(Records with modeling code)
——
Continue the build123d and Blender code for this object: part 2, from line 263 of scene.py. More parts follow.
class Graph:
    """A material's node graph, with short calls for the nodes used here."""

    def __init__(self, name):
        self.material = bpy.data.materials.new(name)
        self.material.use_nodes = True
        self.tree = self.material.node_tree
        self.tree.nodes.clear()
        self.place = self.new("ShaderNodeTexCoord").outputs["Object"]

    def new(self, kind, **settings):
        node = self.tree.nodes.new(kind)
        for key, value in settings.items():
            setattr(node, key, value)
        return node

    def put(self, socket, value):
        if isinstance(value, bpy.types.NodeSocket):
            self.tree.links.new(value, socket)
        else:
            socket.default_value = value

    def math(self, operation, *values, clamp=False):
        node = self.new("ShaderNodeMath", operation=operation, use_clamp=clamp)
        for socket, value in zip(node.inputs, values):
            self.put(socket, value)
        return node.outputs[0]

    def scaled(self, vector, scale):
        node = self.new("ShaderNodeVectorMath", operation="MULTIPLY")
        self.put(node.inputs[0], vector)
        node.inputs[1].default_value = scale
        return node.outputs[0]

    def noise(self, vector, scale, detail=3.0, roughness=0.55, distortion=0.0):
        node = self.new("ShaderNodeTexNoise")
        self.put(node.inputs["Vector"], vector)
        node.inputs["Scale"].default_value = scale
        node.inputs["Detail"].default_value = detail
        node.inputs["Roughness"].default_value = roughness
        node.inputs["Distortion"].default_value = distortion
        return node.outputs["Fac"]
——
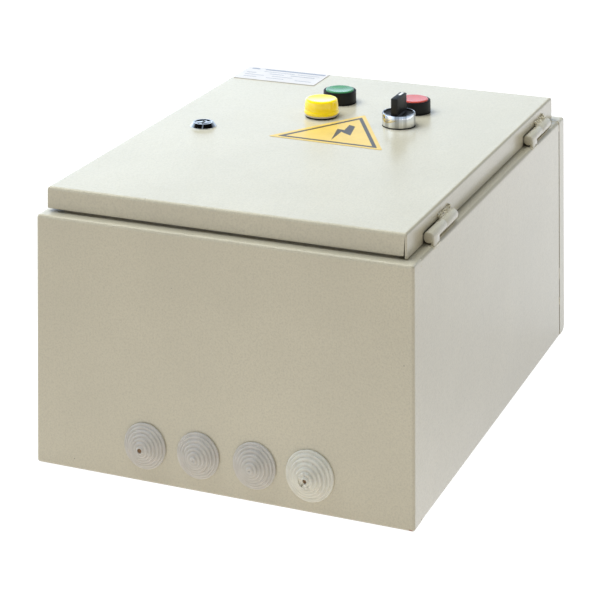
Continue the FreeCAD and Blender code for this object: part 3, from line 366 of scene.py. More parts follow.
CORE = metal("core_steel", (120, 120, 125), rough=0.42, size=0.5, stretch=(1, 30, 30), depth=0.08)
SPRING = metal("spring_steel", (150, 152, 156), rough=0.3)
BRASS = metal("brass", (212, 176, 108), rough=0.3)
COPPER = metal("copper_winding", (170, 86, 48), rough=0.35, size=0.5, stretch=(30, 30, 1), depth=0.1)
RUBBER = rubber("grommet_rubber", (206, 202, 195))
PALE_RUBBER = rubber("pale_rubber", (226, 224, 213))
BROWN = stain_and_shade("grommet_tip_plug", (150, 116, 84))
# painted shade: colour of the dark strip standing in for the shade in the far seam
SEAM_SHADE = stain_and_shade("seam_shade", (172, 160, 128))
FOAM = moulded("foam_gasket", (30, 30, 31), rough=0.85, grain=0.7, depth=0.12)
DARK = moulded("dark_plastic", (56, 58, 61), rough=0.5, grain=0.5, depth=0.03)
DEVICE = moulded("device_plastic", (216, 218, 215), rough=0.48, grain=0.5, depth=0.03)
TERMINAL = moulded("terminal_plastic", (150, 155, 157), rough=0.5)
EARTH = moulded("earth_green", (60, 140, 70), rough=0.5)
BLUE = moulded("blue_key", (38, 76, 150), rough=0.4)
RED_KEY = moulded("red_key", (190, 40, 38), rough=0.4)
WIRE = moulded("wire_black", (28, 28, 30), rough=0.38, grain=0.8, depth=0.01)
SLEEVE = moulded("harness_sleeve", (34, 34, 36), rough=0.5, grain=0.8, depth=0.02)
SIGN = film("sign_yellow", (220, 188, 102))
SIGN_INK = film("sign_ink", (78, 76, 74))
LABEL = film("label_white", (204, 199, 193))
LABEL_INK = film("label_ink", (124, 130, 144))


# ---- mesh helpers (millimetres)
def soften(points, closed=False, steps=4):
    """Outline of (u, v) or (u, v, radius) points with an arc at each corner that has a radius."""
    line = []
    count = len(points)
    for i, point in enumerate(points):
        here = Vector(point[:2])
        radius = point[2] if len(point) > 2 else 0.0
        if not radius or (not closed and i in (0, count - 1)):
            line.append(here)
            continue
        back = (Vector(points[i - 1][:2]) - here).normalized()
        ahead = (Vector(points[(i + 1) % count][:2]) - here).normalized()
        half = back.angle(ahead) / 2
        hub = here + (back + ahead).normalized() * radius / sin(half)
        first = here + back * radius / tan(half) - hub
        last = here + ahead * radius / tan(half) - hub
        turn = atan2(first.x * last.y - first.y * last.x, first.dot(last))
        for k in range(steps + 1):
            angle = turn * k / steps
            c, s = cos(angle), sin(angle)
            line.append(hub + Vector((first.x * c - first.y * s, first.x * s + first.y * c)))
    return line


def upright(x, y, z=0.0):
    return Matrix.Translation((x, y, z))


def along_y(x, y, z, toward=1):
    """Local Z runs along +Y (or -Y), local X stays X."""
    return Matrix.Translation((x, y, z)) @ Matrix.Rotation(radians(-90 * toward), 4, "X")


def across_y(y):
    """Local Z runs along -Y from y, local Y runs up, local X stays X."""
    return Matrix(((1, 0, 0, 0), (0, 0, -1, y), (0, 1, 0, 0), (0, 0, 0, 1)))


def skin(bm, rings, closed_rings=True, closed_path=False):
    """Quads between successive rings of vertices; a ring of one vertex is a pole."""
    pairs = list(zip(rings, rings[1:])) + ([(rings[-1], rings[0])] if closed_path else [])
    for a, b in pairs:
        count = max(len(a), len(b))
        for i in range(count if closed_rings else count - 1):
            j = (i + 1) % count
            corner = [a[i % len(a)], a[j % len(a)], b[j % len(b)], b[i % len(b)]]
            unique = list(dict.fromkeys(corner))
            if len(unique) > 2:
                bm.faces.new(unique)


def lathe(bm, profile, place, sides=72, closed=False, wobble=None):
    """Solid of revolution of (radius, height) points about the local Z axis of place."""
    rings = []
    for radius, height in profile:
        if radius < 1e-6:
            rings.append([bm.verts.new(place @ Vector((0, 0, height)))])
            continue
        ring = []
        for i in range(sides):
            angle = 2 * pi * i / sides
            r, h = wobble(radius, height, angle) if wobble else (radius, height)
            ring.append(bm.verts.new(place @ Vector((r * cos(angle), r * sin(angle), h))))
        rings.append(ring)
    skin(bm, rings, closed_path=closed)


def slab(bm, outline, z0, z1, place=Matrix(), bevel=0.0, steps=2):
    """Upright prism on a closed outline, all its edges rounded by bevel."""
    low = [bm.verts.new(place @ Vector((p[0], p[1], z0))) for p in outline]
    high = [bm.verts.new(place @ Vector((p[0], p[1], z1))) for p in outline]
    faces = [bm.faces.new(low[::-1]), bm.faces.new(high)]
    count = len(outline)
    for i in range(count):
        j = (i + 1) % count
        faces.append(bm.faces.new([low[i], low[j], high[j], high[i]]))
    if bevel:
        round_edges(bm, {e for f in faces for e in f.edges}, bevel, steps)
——
### What the exercise asks
Above are the lines; repeat exactly the ones from the line containing "Continue the build123d" down to the line containing "socket.default_value = value", both inclusive.

### Expected output
Continue the build123d and Blender code for this object: part 2, from line 263 of scene.py. More parts follow.
class Graph:
    """A material's node graph, with short calls for the nodes used here."""

    def __init__(self, name):
        self.material = bpy.data.materials.new(name)
        self.material.use_nodes = True
        self.tree = self.material.node_tree
        self.tree.nodes.clear()
        self.place = self.new("ShaderNodeTexCoord").outputs["Object"]

    def new(self, kind, **settings):
        node = self.tree.nodes.new(kind)
        for key, value in settings.items():
            setattr(node, key, value)
        return node

    def put(self, socket, value):
        if isinstance(value, bpy.types.NodeSocket):
            self.tree.links.new(value, socket)
        else:
            socket.default_value = value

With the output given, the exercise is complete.